General election 2019: Tories seek to avoid manifesto calamity
Compared to the Labour manifesto, Boris Johnson's plan for the country is a shopping list of promises, not an encyclopaedia of ambitions.
There are new vows - no tax rises, a target of 50,000 more nurses to be working in the NHS by the end of the Parliament, scrapping many hospital parking charges, more money to fix potholes, an end to the Fixed Term Parliament Act and a mysterious-sounding "Constitution, Democracy and Rights Commission".
An historic document, however, this is not - for three political reasons.
First, the Conservatives are haunted by their manifesto calamity of 2017, when Theresa May presented the country with a list of hard choices in the expectation that a big majority would give her the political space to drive through controversial reforms.

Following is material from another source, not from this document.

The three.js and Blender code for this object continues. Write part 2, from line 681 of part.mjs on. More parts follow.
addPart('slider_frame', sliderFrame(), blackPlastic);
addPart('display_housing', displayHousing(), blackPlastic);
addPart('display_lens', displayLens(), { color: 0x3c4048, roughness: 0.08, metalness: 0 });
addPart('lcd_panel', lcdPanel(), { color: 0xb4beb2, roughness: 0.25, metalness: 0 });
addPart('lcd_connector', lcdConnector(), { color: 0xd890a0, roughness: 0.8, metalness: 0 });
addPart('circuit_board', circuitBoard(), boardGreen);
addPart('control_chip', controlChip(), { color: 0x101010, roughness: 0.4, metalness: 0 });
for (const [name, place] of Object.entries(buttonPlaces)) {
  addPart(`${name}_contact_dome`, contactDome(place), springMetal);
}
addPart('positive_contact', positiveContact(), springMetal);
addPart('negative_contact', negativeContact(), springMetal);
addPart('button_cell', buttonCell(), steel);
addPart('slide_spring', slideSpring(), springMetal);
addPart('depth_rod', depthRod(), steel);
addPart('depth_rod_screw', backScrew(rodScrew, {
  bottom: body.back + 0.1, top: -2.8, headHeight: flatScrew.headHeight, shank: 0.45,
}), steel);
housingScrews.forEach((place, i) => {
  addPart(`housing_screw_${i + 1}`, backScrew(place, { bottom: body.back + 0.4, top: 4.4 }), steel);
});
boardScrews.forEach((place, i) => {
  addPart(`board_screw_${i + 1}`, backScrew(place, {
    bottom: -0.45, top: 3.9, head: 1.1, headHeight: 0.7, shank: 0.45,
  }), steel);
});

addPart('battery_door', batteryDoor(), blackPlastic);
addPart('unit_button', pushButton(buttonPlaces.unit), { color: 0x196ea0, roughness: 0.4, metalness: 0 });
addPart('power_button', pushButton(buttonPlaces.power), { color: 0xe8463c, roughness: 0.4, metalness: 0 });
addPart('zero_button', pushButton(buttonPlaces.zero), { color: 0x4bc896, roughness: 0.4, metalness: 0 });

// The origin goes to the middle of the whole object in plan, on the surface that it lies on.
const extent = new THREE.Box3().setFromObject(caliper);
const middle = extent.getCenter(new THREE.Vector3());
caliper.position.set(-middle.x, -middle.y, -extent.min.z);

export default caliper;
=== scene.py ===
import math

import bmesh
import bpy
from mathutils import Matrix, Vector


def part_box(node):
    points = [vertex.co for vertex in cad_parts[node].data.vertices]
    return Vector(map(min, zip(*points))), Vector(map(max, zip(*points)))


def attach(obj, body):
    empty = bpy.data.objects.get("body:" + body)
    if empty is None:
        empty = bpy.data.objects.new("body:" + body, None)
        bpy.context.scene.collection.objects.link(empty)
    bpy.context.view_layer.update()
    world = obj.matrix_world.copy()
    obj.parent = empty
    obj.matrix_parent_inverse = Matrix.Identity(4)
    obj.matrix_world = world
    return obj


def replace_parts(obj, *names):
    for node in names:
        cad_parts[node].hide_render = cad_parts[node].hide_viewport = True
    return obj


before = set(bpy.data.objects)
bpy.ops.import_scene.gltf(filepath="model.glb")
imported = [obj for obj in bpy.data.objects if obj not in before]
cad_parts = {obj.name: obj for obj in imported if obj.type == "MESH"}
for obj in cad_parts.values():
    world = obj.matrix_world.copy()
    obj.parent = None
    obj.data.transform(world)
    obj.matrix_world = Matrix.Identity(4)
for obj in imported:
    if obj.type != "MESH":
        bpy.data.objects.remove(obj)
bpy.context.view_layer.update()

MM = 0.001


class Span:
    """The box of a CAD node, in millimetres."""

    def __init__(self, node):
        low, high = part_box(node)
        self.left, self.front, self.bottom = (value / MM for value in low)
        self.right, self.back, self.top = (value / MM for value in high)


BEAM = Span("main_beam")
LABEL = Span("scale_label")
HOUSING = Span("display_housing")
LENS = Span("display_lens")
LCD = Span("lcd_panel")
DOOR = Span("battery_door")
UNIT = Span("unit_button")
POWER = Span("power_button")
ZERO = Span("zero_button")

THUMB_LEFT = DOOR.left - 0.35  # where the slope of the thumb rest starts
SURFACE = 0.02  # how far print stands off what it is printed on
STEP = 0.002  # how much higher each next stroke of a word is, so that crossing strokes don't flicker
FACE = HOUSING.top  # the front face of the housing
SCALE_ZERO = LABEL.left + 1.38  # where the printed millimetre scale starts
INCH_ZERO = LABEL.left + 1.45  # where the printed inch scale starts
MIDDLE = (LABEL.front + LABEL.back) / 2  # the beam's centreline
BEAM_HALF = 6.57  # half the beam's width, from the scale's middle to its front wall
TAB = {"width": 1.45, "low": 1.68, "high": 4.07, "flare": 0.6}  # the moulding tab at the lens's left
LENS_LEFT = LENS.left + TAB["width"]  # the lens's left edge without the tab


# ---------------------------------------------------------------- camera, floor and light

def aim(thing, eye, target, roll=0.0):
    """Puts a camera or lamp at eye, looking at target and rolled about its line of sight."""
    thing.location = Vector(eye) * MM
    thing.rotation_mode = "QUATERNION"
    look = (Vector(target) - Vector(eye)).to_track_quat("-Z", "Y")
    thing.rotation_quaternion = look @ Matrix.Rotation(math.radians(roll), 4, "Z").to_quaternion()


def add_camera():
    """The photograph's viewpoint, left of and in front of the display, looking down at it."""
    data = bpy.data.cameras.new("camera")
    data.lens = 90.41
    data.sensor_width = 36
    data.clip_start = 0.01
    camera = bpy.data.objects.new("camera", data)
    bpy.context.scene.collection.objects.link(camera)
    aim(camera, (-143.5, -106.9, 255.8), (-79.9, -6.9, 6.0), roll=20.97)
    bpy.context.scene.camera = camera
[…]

No-one in the Tory campaign this time wanted to put forward ideas that could unravel into painful choices for the electorate.
Second, this is still a new government, and Boris Johnson has already made major commitments during his short time in Downing Street - big new spending on infrastructure, for example, under a new, more relaxed, set of spending rules; more cash for the health service and the beginnings of a plan to bring police numbers back up by 20,000.
Remember too, his tax cut from raising the National Insurance threshold was blurted out just last week.
Last and most importantly, the big contrasts in this election have been there since day one.
The manifestos have served to underline, rather than reveal that reality.
The Conservatives and the Labour Party have totally different approaches to the size of the state and their willingness to intervene in the market.
And Boris Johnson called this election because he wants to leave the EU at speed.
Whereas Jeremy Corbyn is, after months of Labour evolving its position, offering another referendum.
That is the clear difference between the two big parties this time.
Vote to leave the EU at speed, and enact the 2016 referendum, or choose Labour to push for another big national ballot, and plump for the chance to stay.
It's worth adding, of course, that often in the small print there are surprises, or sometimes mistakes, in these documents that trip up the parties in time.
It is too early to say with confidence, only a number of hours after the manifesto has emerged, that there is nothing that will cause problems in the days to come.